The MR-EvE surface of results needs to be generated on a set of data, and then updated as new analyses come in. Ideally each ID will be treated as a separate batch to enable simple parallelisation. Further parallelisation can be performed within the batch using multi-core functions when necessary.

To avoid having to re-run everything each time, we would like to be able to determine what new analyses need to be run given knowledge of the existing list of dataset IDs, and a list of new dataset IDs.

For MR-EvE our objective is to ultimately have a test of every trait against every other trait (bi-directional exhaustive MR).

Initialising

When running for the first time, if there are $N$ traits, we will perform $N^2 - N$ analyses (excluding the diagonal). This can be split into $N$ batches. Each batch performs only the tests in which its ID is the exposure.

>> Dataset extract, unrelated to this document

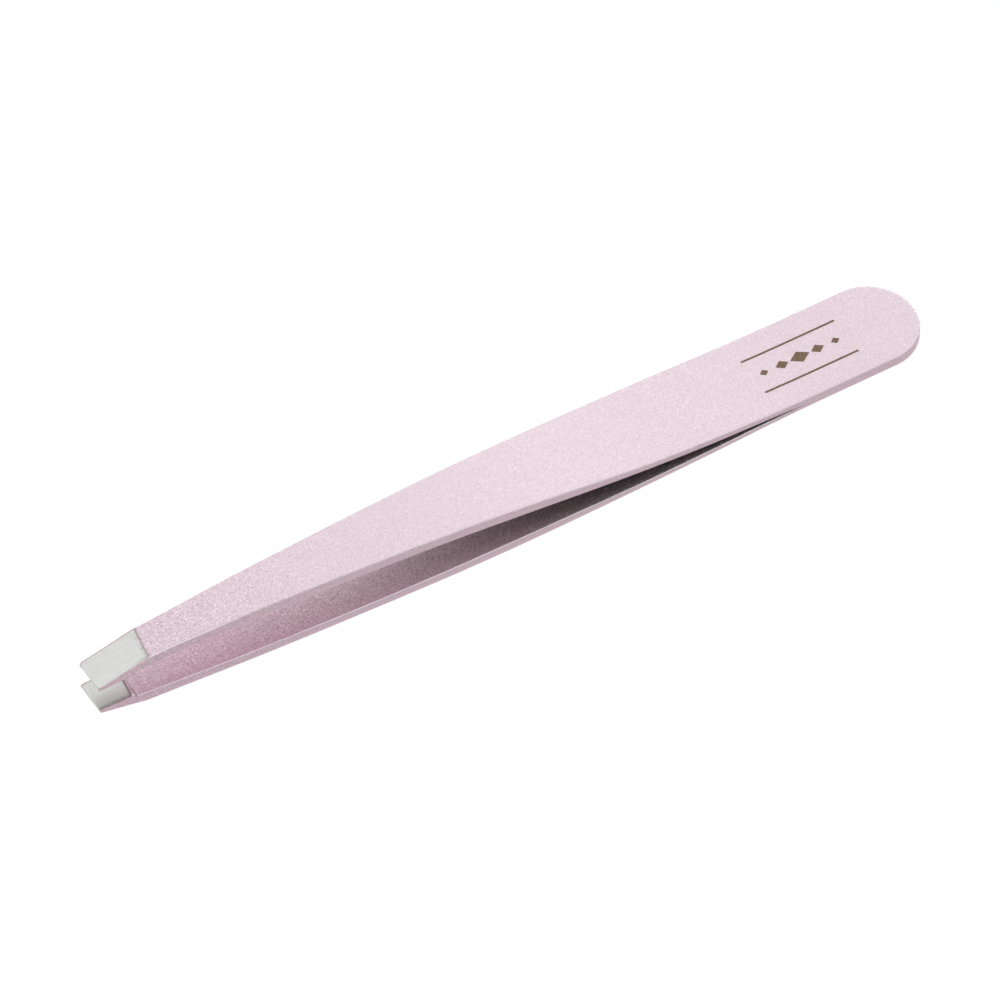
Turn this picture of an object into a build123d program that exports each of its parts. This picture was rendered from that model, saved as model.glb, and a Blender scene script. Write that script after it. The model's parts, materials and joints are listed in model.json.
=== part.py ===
from build123d import *
import os

# Flat-tipped spring tweezers: two spring-steel strips welded together at the tail, powder
# coated all over, with their tips ground bare after coating.
#
# +X runs from the tips to the tail, +Y across the strips and +Z through their thickness. The
# origin is the middle of the length, midway between the two arms. Heights are given for the
# upper arm, at rest, and the lower arm is its mirror image.

# Overall sizes, in millimetres
length = 95.0
tail_half_width = 5.12          # steel, on the parallel stretch towards the tail
tip_half_width = 1.91           # steel, on the parallel stretch at the tips
tail_round_length = 4.93        # how far the rounded end runs along the strip
coat = 0.07                     # thickness of the powder coat

# Where the plan outline turns, as distances from the tips
taper_start = 6.8
taper_end = 63.2
taper_start_radius = 158.0
taper_end_radius = 316.0
tip_corner_radius = 0.3

# Side view of the upper strip's steel: (distance from the tips, height)
outer_face = ((0, 2.81), (10, 3.36), (20, 3.50), (30, 3.39), (40, 3.12), (50, 2.46),
              (60, 1.56), (70, 0.91), (83, 0.52))
outer_rise_at_tip = 0.075
inner_face = ((4.2, 1.87), (10, 2.28), (20, 2.48), (30, 2.45), (40, 2.14), (50, 1.55),
              (60, 0.95), (70, 0.43), (78, 0.12), (84, 0.0))
inner_rise_at_pad = 0.09
strip_end_thickness = 0.52

# Gripping pad on the inside of each tip, ground flat after coating
pad_height = 1.43               # before grinding
pad_chamfer_start = 3.72
pad_chamfer_end = (4.12, 1.64)
ground_grip_height = 1.48

# Ground bevel on the outside of each tip
bevel_front_height = 1.75
bevel_rear = (6.05, 3.27)

# The flexing stretch of each strip turns about one line, where the strip is cut across
hinge_distance = 66.0
hinge_gap = 0.06

# Spot welds between the two strips
weld_radius = 1.1
weld_height = 0.36
weld_distances = (86.0, 89.0, 92.0)

# Printed ornament on the tail: two rules with a row of lozenges between them
print_thickness = 0.02
print_distance = 81.7
print_length = 11.0
rule_offset = 2.3
rule_width = 0.22
lozenge_pitch = 2.1
lozenge_sizes = ((0.8, 1.0), (1.1, 1.5), (1.5, 2.3), (1.1, 1.5), (0.8, 1.0))

os.makedirs("parts", exist_ok=True)


def from_tips(distance):
    """X of a place given by its distance from the tips."""
    return distance - length / 2


def side_profile(growth):
    """Side view of the upper strip, ground at the tip. A growth takes in the coat on it."""
    outer = [(from_tips(x), z + growth) for x, z in outer_face]
    inner = [(from_tips(x), z - growth) for x, z in inner_face]
    inner[0] = (from_tips(inner_face[0][0]) + growth, inner[0][1])
    end = from_tips(length)
    front = from_tips(0)
    highest = max(z for x, z in outer_face)
    chamfer_x, chamfer_z = pad_chamfer_end
    with BuildSketch(Plane.XZ) as profile:
        with BuildLine():
            Spline(*outer, tangents=[(1, outer_rise_at_tip), (1, 0)])
            Polyline(outer[-1], (end, strip_end_thickness + growth), (end, -growth), inner[-1])
            Spline(*inner, tangents=[(1, inner_rise_at_pad), (1, 0)])
            Polyline(
                inner[0],
                (from_tips(chamfer_x) + growth, chamfer_z - growth / 2),
                (from_tips(pad_chamfer_start) + growth / 2, pad_height - growth),
                (front, pad_height - growth),
                outer[0],
            )
        make_face()
        with BuildLine():
            Polyline(
                (front, bevel_front_height),
                (from_tips(bevel_rear[0]), bevel_rear[1]),
                (from_tips(bevel_rear[0]), highest),
                (front, highest),
                close=True,
            )
        make_face(mode=Mode.SUBTRACT)
        with BuildLine():
            Polyline(
                (front, ground_grip_height),
                (from_tips(inner_face[0][0]), ground_grip_height),
                (from_tips(inner_face[0][0]), 0),
                (front, 0),
                close=True,
            )
        make_face(mode=Mode.SUBTRACT)
    return profile.sketch


def plan_outline(growth):
    """Outline of a strip seen from above: narrow tip, long taper, wide tail, round end."""
    tip_y = tip_half_width + growth
    tail_y = tail_half_width + growth
    end_x = from_tips(length - coat - tail_round_length)
    with BuildSketch(Plane.XY) as outline:
        with BuildLine():
            edge = FilletPolyline(
                (from_tips(0), tip_y),
                (from_tips(taper_start), tip_y),
                (from_tips(taper_end), tail_y),
                (end_x, tail_y),
                radius=[taper_start_radius, taper_end_radius],
            )
            mirror(edge, about=Plane.XZ)
            EllipticalCenterArc(
                (end_x, 0), tail_round_length + growth, tail_y, start_angle=-90, arc_size=180
            )
            Line((from_tips(0), tip_y), (from_tips(0), -tip_y))
        make_face()
        fillet(outline.vertices().group_by(Axis.X)[0], tip_corner_radius)
    return outline.sketch


def upper_strip(growth):
    """The whole upper strip, from tip to tail: its bare steel, or its shape with the coat."""
    with BuildPart() as strip:
        extrude(side_profile(growth), amount=2 * tail_half_width, both=True)
        extrude(plan_outline(growth), amount=length, both=True, mode=Mode.INTERSECT)
    return strip.part


def finish(piece, name):
    """Name a finished piece and write it."""
    piece.part.label = name
    export_step(piece.part, f"parts/{name}.step")


bare_strip = upper_strip(0)
coated_strip = upper_strip(coat)
arm_cut = Plane.YZ.offset(from_tips(hinge_distance) - hinge_gap / 2)
tail_cut = Plane.YZ.offset(from_tips(hinge_distance) + hinge_gap / 2)

# Arms: the free stretch of each strip, from the ground tip to the flexing line
with BuildPart() as upper_arm_strip:
    add(bare_strip)
    split(bisect_by=arm_cut, keep=Keep.BOTTOM)
finish(upper_arm_strip, "upper_arm_strip")

with BuildPart() as lower_arm_strip:
    mirror(upper_arm_strip.part, about=Plane.XY)
finish(lower_arm_strip, "lower_arm_strip")

# The coat on each arm, open where the tip is ground
with BuildPart() as upper_arm_coat:
    add(coated_strip)
    add(bare_strip, mode=Mode.SUBTRACT)
    split(bisect_by=arm_cut, keep=Keep.BOTTOM)
finish(upper_arm_coat, "upper_arm_coat")

with BuildPart() as lower_arm_coat:
    mirror(upper_arm_coat.part, about=Plane.XY)
finish(lower_arm_coat, "lower_arm_coat")

# Weld nuggets: the discs of melted steel that hold the two strips together
with BuildPart() as spot_welds:
    with BuildSketch(Plane.XY.offset(-weld_height / 2)):
        with Locations(*[(from_tips(distance), 0) for distance in weld_distances]):
            Circle(weld_radius)
    extrude(amount=weld_height)
finish(spot_welds, "spot_welds")

# The welded tail ends of the two strips
with BuildPart() as upper_tail_strip:
    add(bare_strip)
    split(bisect_by=tail_cut, keep=Keep.TOP)
    add(spot_welds.part, mode=Mode.SUBTRACT)
finish(upper_tail_strip, "upper_tail_strip")

with BuildPart() as lower_tail_strip:
    mirror(upper_tail_strip.part, about=Plane.XY)
finish(lower_tail_strip, "lower_tail_strip")

# The coat on the tail: one skin, which bridges the seam where the strips meet
with BuildPart() as tail_coat:
    add(coated_strip)
    mirror(about=Plane.XY)
    add(bare_strip, mode=Mode.SUBTRACT)
    mirror(bare_strip, about=Plane.XY, mode=Mode.SUBTRACT)
    split(bisect_by=tail_cut, keep=Keep.TOP)
finish(tail_coat, "tail_coat")

# The printed ornament: a thin layer that follows the outer face of the coat
ornament_middle = from_tips(print_distance)
middle_lozenge = (len(lozenge_sizes) - 1) / 2
with BuildPart() as tail_print:
    with BuildSketch(Plane.XY) as ornament:
        with Locations((ornament_middle, rule_offset), (ornament_middle, -rule_offset)):
            Rectangle(print_length, rule_width)
        for i, (across, along) in enumerate(lozenge_sizes):
            centre = ornament_middle + (i - middle_lozenge) * lozenge_pitch
            with BuildLine():
                Polyline(
                    (centre - along / 2, 0),
                    (centre, across / 2),
                    (centre + along / 2, 0),
                    (centre, -across / 2),
                    close=True,
                )
            make_face()
    extrude(amount=bevel_rear[1])
    with BuildSketch(Plane.XZ):
        with BuildLine():
            printed = [(from_tips(x), z + coat + print_thickness) for x, z in outer_face]
            Spline(*printed, tangents=[(1, outer_rise_at_tip), (1, 0)])
            Polyline(
                printed[-1],
                (from_tips(length), printed[-1][1]),
                (from_tips(length), 0),
                (from_tips(0), 0),
                printed[0],
            )
        make_face()
    extrude(amount=tail_half_width, both=True, mode=Mode.INTERSECT)
    add(coated_strip, mode=Mode.SUBTRACT)
    split(bisect_by=Plane.XY.offset(strip_end_thickness), keep=Keep.TOP)
finish(tail_print, "tail_print")
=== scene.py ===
import json
import math

import bmesh
import bpy
import numpy as np
from mathutils import Matrix, Vector
from mathutils.bvhtree import BVHTree


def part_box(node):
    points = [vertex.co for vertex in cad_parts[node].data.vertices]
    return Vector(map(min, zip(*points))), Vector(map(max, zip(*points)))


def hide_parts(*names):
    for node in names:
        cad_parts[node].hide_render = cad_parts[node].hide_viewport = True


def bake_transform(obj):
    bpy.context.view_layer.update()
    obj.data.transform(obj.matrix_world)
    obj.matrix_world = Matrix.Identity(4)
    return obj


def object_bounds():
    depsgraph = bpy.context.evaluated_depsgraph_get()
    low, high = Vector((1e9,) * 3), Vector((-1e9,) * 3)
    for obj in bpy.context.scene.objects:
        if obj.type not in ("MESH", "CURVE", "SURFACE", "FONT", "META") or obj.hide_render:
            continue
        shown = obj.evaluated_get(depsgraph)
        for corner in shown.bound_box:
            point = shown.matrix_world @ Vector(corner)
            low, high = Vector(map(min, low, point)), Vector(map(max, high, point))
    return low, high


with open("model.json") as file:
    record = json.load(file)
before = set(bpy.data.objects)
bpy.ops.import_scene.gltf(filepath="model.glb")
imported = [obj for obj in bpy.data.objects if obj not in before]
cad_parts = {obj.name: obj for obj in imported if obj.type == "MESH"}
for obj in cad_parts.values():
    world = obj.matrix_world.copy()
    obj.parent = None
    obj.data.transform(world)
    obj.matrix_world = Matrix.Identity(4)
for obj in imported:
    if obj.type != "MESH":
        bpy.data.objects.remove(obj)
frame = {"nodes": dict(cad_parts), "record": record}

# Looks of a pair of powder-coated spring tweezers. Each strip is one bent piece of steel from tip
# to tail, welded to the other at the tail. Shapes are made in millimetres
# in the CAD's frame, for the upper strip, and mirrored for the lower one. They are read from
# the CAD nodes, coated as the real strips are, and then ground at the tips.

CAD_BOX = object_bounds()
MM = 0.001

# Shape details that the CAD leaves out, in millimetres
OUTER_EDGE = 0.13           # rounding along the outer edges of the steel
INNER_EDGE = 0.10           # and along the inner edges
PAD_EDGE = 0.22             # along the gripping pad
CLOSED_EDGE = 0.004         # where the two strips touch, which leaves no groove
OPEN_HEIGHT = 0.2           # height of the inner face from which its edges are fully rounded
FRONT_EDGE = 0.01           # on the front edge, which is cut square
TAIL_ROUND = 5.0            # length of the rounded end of the tail, over the coat
TIP_CORNER = 0.36
PAD_STOCK = 0.05            # how much is ground off the gripping pad
PAD_LENGTH = 3.85           # how far the pad is ground, from the tips
PAD_SLANT = 0.13            # how its rear edge slants forwards on the near side, in mm per mm
PAD_BOW = 0.02              # and how much it curves forwards there
PAD_BOW_START = 1.2         # from this far off the middle
PAD_ROLL = 0.45             # width over which the pad rolls off at its rim
PAD_ROLL_DEPTH = 0.05
PAD_TOLERANCE = 0.04        # how far from the grip height a face is still the pad
LEDGE_START = 3.85          # step behind the pad
LEDGE_LENGTH = 0.16
FRONT_STOCK = 0.06          # how much is ground off the front edge
FRONT_SLANT = math.radians(1.2)
BEVEL_SKEW = 0.027          # how far the bevel leans across the tip, in mm per mm
BEVEL_EASE = 0.009          # how much shallower it is than in the CAD, in mm per mm
BEVEL_RAGGED = 1.6          # length at its rear over which the coat's edge is ragged
PAD_RIPPLE = 0.012          # ripple of the ground coat's edge at the pad
BEVEL_RIPPLE = 0.018        # and at the bevel
SHARP_ANGLE = math.radians(12.5)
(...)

For example, if there are 10 IDs 1,2,...,10 then here are the analyses that ID 1 will run:

determine_analyses(id=1, idlist=1:10)

and here are the ones that ID 2 will run:

determine_analyses(id=2, idlist=1:10)

and so on. We can see we get the right number of tests using this approach. Expected number of tests:

10 * 10 - 10

Number of tests:

tests <- lapply(1:10, function(x) determine_analyses(x, 1:10)) %>% dplyr::bind_rows()
nrow(tests)
length(unique(tests$id))

Adding new datasets

Once the initial space is created, adding new datasets is a bit more complicated. If we have $M$ new analyses, ideally we would only run $M$ new batches. If we only ran the exposure analses for each of the $M$ IDs then we would get the estimate of every $M$ on every $M + N$, but we would not get any estimates of $N$ on $M$. So we actually need to run

Exposure of $M$ on $M + N$
Exposure of $N$ on $M$

For example, now we add two new IDs 11, 12.

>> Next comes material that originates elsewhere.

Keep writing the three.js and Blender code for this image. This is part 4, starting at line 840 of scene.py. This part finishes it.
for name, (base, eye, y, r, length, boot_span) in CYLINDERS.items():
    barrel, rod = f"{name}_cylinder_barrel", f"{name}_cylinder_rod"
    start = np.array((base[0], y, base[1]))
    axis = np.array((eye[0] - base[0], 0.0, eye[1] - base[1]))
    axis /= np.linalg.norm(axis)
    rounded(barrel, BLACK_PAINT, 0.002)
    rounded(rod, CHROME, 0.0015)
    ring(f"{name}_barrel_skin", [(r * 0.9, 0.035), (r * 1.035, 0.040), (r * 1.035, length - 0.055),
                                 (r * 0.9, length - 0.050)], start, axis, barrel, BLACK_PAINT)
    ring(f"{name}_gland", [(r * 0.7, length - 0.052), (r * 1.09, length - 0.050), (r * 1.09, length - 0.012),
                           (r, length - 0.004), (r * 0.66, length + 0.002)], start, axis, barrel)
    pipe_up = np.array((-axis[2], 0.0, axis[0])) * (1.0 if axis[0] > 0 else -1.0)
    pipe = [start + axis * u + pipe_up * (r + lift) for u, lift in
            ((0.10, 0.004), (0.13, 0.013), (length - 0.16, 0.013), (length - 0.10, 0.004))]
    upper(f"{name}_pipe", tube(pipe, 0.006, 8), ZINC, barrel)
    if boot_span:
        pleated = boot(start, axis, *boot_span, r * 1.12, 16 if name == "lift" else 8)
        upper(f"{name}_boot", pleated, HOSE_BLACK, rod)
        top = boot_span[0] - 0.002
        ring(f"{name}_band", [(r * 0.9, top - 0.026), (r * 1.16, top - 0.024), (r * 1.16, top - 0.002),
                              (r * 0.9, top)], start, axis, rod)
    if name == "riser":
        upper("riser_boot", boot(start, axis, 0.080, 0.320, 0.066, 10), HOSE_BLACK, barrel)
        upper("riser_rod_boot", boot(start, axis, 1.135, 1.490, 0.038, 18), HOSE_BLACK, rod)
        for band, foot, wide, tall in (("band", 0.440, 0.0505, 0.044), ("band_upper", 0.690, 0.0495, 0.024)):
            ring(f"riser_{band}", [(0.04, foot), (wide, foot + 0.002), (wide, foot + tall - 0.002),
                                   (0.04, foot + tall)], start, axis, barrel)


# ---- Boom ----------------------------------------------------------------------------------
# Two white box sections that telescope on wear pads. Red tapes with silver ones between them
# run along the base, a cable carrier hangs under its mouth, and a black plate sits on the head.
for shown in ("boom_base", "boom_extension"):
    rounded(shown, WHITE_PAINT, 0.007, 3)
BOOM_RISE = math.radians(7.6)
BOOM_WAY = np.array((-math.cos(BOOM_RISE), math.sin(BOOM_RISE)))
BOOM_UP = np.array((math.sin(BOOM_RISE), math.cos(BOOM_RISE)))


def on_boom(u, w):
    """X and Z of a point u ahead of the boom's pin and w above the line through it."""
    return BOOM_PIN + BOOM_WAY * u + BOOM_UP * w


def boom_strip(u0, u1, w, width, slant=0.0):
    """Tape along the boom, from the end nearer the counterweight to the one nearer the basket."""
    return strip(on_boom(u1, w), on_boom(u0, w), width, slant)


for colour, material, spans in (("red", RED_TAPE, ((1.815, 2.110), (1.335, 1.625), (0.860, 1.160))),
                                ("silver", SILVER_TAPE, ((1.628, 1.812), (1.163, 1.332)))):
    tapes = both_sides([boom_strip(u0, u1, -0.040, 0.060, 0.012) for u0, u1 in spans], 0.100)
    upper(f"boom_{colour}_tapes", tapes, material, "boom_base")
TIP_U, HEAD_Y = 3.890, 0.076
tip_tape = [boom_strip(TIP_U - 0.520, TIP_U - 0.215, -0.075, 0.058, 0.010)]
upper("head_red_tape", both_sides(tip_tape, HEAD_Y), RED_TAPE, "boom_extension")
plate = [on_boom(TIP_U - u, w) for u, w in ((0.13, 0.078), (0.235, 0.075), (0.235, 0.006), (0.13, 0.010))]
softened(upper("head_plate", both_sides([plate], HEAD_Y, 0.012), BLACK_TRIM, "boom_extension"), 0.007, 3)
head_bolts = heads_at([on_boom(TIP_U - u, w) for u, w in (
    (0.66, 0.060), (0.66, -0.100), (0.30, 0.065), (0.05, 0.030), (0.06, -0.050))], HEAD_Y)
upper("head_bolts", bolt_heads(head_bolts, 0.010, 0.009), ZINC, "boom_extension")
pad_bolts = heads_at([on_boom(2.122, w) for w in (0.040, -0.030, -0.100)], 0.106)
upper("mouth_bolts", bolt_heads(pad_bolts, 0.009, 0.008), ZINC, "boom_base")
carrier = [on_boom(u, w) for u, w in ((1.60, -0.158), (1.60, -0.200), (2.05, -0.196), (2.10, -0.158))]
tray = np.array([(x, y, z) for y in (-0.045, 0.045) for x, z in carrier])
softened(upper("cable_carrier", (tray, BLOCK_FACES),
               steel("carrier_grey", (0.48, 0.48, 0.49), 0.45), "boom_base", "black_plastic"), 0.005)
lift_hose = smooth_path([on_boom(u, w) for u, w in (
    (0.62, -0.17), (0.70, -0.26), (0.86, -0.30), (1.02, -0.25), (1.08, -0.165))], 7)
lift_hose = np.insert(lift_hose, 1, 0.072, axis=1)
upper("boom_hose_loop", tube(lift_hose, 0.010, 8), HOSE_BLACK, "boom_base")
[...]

determine_analyses(id=11, idlist=1:10, newidlist=11:12) %>% as.data.frame

We now expect the following number of tests in total:

12 * 12 - 12

Check:

tests1 <- lapply(1:10, function(x) determine_analyses(x, 1:10)) %>% dplyr::bind_rows()
tests2 <- lapply(11:12, function(x) determine_analyses(x, 1:10, 11:12)) %>% dplyr::bind_rows()
tests <- dplyr::bind_rows(tests1, tests2)
nrow(tests)
length(unique(tests$id))